The future of healthcare is preventative and will be heavily dependent on big data.
By Olu Ogunlela
In 2014, shortly after returning from studying and working in the US for 9 years, I was hit with the challenges of living in a developing nation. The lack of proper infrastructure meant there was less time in a day. Traffic, unstable electricity, water supply issues and the likes, had its way of consuming time without much concrete work accomplished. Apart from this, I was juggling work as an entrepreneur and my athletic ambition as a professional cyclist (something I did in the US with more ease). This frustration, plus a constant reminder of a Peter Drucker’s quote “You can’t manage what you can’t measure” led me to conclude that I needed to develop a way of tracking how my time was being spent. After about 2 years of trials, I built a working prototype of an app without coding, by combining a digital calendar to input data on time spent and a spreadsheet to analyze the data to mine for actionable insights. This, in addition to another 2 years of research and data analysis, has led to the birth of Life Intelligence.
Life Intelligence, like it implies is very similar to Business Intelligence which according to Wikipedia, comprises the strategies and technologies used by enterprises for data analysis of business information. I like to define Life Intelligence as a technology aided data driven process for analyzing life information and developing insights to help individuals maximize their life potential. So far, our prototype has collected over 70,000 hours of life data from 143 users. The insights generated from the analysis of this data informed several behavioral changes amongst its users. Most of these interventions have led to better health, while improving or maintaining optimal productivity. Hence, we see the potential of Life Intelligence in the healthcare sector.
According to an article titled: Integrated Theory of Health Behavior Change, “Researchers suggest that personal behaviors cause more than 50% of illness.” The World Health Organization (WHO) states that Ischaemic heart disease and stroke are the world’s biggest killers, accounting for a combined 15.2 million deaths in 2016. These diseases have remained the leading causes of death globally in the last 15 years. The third, chronic obstructive pulmonary disease claimed 3.0 million lives that same year (see figure 1).
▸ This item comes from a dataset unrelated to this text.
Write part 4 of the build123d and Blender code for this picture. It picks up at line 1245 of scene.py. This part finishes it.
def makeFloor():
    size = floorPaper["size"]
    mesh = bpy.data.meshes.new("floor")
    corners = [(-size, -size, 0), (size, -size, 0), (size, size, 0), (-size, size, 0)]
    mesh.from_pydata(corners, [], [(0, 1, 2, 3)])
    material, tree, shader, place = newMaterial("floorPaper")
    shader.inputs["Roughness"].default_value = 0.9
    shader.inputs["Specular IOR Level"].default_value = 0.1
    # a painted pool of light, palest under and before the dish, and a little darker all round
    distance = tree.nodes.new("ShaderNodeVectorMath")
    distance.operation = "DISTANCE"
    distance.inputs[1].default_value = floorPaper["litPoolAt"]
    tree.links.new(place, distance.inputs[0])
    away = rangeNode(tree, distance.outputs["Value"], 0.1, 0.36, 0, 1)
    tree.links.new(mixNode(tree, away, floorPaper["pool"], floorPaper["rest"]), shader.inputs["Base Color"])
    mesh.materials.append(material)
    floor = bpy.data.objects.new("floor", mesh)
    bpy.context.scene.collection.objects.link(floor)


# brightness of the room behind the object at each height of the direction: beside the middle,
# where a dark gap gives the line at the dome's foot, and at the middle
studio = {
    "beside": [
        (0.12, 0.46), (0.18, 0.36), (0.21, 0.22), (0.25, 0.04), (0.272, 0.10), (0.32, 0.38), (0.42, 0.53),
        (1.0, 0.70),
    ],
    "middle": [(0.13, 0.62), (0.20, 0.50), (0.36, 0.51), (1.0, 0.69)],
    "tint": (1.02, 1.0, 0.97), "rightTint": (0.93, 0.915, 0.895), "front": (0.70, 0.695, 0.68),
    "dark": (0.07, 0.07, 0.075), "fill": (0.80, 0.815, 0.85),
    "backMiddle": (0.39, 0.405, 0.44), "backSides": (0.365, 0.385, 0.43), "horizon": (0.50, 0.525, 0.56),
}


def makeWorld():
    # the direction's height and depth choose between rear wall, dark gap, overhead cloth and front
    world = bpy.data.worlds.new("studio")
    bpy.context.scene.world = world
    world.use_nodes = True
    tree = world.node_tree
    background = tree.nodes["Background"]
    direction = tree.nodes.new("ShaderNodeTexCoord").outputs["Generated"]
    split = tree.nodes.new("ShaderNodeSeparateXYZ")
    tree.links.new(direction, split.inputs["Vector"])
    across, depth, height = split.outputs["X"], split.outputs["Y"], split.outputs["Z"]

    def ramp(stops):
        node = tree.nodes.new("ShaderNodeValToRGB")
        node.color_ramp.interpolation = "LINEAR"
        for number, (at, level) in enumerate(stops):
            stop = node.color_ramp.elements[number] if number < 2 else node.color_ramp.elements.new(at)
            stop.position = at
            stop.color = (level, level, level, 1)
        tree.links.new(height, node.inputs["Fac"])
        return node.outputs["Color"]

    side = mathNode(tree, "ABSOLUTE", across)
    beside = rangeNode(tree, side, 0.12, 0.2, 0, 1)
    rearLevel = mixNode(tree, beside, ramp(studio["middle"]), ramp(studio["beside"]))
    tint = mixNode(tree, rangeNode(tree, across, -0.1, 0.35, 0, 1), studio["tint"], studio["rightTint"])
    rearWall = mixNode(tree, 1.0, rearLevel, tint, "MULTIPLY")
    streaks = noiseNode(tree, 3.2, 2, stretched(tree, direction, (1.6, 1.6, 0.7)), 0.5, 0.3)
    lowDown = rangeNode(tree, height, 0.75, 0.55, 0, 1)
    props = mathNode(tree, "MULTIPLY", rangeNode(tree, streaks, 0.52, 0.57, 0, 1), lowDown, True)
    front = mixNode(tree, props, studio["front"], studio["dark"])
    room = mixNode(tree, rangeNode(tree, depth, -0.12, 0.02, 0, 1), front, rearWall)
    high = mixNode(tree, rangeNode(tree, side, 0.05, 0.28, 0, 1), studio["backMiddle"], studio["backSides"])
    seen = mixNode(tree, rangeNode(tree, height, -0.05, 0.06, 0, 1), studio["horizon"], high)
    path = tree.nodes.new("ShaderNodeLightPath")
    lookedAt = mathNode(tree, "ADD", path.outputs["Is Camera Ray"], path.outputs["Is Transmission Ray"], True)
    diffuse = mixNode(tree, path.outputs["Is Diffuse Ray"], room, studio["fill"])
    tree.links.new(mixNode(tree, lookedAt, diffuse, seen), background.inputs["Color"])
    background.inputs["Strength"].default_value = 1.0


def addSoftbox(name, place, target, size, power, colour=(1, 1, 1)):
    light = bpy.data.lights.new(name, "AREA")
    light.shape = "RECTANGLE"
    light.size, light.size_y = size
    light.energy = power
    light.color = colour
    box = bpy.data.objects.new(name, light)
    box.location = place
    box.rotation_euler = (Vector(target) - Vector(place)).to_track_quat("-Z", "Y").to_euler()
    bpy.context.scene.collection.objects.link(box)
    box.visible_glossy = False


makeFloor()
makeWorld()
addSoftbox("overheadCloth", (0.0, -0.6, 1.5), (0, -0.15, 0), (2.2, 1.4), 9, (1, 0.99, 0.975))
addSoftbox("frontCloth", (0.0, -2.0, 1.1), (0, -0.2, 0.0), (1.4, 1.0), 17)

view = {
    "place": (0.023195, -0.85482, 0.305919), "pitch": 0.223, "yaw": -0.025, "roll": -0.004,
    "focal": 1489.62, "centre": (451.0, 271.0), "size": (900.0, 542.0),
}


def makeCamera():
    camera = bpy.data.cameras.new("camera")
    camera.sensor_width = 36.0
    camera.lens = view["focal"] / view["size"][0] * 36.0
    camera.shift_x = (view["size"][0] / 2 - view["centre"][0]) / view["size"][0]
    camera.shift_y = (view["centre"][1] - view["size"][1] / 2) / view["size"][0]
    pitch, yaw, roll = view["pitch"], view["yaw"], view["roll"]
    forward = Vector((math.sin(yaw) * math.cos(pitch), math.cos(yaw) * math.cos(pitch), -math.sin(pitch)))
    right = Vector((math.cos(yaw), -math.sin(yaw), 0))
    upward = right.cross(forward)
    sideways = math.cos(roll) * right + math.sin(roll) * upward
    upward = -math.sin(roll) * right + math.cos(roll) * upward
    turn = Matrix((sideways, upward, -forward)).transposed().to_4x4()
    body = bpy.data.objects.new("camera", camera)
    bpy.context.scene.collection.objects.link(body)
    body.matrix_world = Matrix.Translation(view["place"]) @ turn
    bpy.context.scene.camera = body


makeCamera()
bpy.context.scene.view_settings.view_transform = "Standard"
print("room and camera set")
All three are diseases which better lifestyle choices could have eradicated, but most times people are unaware until it’s too late.
In developing countries, the biggest benefit of Life Intelligence in healthcare will be in life data collection to better understand, track and eradicate diseases like lower respiratory tract infections and other communicable disease which are currently the top killers in low income countries, majority of which are in sub-saharan Africa (see figure 2). In the United States and other developed nations where the top killers are non-communicable, lifestyle diseases (see figure 3), Life Intelligence will empower individuals to make better lifestyle decisions and address these diseases way ahead of their maturity stage.
Workplace illness like burnout, stress, depression is another area Life Intelligence will play a role in eradicating. The effect of workplace illness is difficult to measure, because every individual is different and data isn’t available to show the effect of work-life balance. Insights from our prototype app for one user showed a 129% increase in productivity in just 11 weeks due to an increase in work-life balance. With this known, we can conclude that an employee deploys about 50% of his potential at his/her job when he/she isn’t engaged and lacks work-life balance. When an employee is engaged and well rested, performance increases. Life Intelligence will enable individuals maximize their time outside work and help employers maximize their workforce productivity. At Liferithms, we have created a product which will enable organization achieve peak performance by improving workforce productivity, without sacrificing the health and well-being of their employees.
We envision a world where a product isn’t rated based on its perceived value but on the effect of the use of the product in helping an individual achieve his/her goals and objectives. We also envision the use of non penetrative blood tests in guiding food and nutritional choices for the day. Preventative healthcare will be powered via Life Intelligence and it will reduce healthcare cost and deaths dramatically. The future of healthcare is big data.